Rhymes and Meters A Practical Manual for Versifiers
Chapter 8
THE BALLADE AND OTHER FRENCH FORMS
The Anglo Saxons were a hard-drinking race whose bards chanted interminable battle songs to tables of uncritical, mead-filled heroes. As a result the English language grew up without many of the finer points of verse and bare especially of all fixed forms. It was this latter lack which Austin Dobson sought to supply by imitating in English the ballade, triolet, villanelle and other verse arrangements at that time used only by the French and not very generally among them.
_The Ballade_
Of these the ballade is the best known, and Dobson's "Ballade of the Pompadour's Fan" is subjoined as one of the most popular and most easily imitated.
"Chicken skin, delicate, white, Painted by Carlo Van Loo, Loves in a riot of light, Roses and vaporous blue; Hark to the dainty frou-frou! Picture above if you can Eyes that would melt like the dew-- This was the Pompadour's fan!

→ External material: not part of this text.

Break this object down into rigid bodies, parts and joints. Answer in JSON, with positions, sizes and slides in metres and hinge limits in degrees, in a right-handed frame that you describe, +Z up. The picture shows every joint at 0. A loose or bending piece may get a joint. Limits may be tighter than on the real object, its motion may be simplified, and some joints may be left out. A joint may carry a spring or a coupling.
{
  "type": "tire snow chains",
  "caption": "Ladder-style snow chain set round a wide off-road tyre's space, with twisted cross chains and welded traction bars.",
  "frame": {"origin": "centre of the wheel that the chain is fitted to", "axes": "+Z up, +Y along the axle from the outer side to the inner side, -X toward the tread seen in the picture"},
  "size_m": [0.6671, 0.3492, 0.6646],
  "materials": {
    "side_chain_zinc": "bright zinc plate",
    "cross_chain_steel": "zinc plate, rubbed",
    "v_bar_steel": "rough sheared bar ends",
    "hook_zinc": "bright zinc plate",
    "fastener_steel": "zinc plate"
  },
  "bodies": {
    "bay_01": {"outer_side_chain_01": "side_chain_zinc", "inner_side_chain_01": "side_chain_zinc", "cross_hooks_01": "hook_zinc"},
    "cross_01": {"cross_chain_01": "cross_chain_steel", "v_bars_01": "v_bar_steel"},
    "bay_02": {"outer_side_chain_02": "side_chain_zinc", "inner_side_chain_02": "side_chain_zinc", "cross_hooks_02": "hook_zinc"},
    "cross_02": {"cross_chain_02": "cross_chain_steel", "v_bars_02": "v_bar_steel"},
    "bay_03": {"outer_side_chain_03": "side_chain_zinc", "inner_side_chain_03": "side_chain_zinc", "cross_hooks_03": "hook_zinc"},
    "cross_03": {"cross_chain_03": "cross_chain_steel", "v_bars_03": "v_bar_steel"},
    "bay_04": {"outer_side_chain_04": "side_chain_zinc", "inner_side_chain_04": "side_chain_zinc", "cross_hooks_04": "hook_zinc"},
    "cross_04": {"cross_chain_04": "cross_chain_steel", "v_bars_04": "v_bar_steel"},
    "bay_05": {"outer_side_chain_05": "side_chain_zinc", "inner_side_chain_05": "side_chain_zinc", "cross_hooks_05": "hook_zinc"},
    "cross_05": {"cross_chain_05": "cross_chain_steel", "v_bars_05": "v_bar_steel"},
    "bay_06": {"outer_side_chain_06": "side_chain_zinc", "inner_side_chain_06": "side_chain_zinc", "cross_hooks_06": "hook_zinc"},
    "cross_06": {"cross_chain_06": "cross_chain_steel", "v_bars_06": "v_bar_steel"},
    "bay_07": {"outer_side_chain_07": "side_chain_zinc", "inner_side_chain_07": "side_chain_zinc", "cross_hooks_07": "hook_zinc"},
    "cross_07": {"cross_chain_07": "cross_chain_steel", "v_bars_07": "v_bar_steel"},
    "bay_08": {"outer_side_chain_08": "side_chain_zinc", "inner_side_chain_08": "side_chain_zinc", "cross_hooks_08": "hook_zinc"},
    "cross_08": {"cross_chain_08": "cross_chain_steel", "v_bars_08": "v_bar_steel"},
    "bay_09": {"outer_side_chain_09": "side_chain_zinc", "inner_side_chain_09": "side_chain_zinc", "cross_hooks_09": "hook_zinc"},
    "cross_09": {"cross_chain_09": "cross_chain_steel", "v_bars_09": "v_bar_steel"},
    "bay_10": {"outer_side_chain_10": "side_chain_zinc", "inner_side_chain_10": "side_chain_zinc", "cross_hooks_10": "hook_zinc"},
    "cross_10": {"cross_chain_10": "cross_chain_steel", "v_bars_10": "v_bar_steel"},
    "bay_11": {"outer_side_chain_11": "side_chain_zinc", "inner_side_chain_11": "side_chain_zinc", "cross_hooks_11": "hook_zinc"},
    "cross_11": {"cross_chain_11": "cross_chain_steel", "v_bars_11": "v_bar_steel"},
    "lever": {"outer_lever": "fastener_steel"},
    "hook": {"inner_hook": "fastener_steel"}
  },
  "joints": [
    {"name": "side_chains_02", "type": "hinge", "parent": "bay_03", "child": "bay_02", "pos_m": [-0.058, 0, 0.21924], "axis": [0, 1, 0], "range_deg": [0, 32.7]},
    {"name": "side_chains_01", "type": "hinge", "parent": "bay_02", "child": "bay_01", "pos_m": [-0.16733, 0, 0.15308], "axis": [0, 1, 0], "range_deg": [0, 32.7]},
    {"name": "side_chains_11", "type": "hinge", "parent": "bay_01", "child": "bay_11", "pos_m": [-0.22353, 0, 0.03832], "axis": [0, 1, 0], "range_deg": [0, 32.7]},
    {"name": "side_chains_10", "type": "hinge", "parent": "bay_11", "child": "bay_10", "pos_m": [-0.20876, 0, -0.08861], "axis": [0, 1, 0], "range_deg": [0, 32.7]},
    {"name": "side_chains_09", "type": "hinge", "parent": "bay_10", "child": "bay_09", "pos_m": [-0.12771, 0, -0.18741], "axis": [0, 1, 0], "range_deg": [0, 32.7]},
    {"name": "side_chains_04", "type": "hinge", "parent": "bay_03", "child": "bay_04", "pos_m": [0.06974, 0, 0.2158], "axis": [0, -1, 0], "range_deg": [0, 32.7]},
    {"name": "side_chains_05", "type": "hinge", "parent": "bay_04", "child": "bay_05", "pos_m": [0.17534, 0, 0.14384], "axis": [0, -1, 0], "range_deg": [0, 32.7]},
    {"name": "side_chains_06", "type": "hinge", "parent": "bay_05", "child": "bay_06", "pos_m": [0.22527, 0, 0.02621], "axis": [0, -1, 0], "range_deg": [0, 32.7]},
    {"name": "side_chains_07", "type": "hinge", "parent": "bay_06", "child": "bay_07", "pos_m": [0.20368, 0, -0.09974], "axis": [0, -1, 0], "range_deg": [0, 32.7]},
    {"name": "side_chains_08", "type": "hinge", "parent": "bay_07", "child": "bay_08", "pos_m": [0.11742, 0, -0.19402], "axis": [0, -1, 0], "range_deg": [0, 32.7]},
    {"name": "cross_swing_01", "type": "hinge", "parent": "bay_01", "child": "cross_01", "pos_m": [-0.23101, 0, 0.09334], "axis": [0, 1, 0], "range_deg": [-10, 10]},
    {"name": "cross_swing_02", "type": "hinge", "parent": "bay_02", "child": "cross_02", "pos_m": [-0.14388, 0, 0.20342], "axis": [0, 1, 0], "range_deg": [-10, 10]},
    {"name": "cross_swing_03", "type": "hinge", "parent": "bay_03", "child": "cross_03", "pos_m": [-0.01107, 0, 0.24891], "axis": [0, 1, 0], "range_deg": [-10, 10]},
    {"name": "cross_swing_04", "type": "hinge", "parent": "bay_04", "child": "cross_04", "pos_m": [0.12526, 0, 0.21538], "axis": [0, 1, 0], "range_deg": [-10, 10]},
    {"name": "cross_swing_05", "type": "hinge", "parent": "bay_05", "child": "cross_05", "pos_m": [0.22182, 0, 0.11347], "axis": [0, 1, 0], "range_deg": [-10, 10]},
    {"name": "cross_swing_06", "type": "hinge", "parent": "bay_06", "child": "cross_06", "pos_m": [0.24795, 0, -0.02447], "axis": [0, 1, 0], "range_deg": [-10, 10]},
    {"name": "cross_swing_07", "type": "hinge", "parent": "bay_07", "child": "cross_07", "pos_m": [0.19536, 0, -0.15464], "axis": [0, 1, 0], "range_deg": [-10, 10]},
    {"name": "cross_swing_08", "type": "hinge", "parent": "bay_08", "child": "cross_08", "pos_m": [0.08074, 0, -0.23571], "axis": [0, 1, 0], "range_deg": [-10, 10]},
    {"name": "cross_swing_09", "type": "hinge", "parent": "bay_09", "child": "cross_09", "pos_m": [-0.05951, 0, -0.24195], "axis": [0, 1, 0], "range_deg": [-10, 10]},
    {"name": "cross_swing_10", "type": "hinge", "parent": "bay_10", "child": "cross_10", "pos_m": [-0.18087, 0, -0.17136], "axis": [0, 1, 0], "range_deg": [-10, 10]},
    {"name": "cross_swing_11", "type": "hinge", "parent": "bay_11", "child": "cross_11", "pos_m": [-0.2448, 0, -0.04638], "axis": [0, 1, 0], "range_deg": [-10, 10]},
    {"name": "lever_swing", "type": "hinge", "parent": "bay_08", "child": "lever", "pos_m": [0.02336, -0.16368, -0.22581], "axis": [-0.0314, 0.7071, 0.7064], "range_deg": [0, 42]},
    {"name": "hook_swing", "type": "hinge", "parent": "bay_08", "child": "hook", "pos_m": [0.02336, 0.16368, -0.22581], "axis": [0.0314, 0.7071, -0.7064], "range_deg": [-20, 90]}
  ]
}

"See how they rise at the sight, Thronging the OEil de Boeuf through, Courtiers as butterflies bright, Beauties that Fragonard drew; Talon rouge, falbala, queue, Cardinal Duke,--to a man, Eager to sigh or to sue,-- This was the Pompadour's fan.
"Ah, but things more than polite Hung on this toy, voyez vous! Matters of state and of might, Things that great ministers do. Things that maybe overthrew Those in whose brains they began; Here was the sign and the cue,-- This was the Pompadour's fan.
ENVOY
"Where are the secrets it knew? Weavings of plot and of plan? But where is the Pompadour, too? This was the Pompadour's fan."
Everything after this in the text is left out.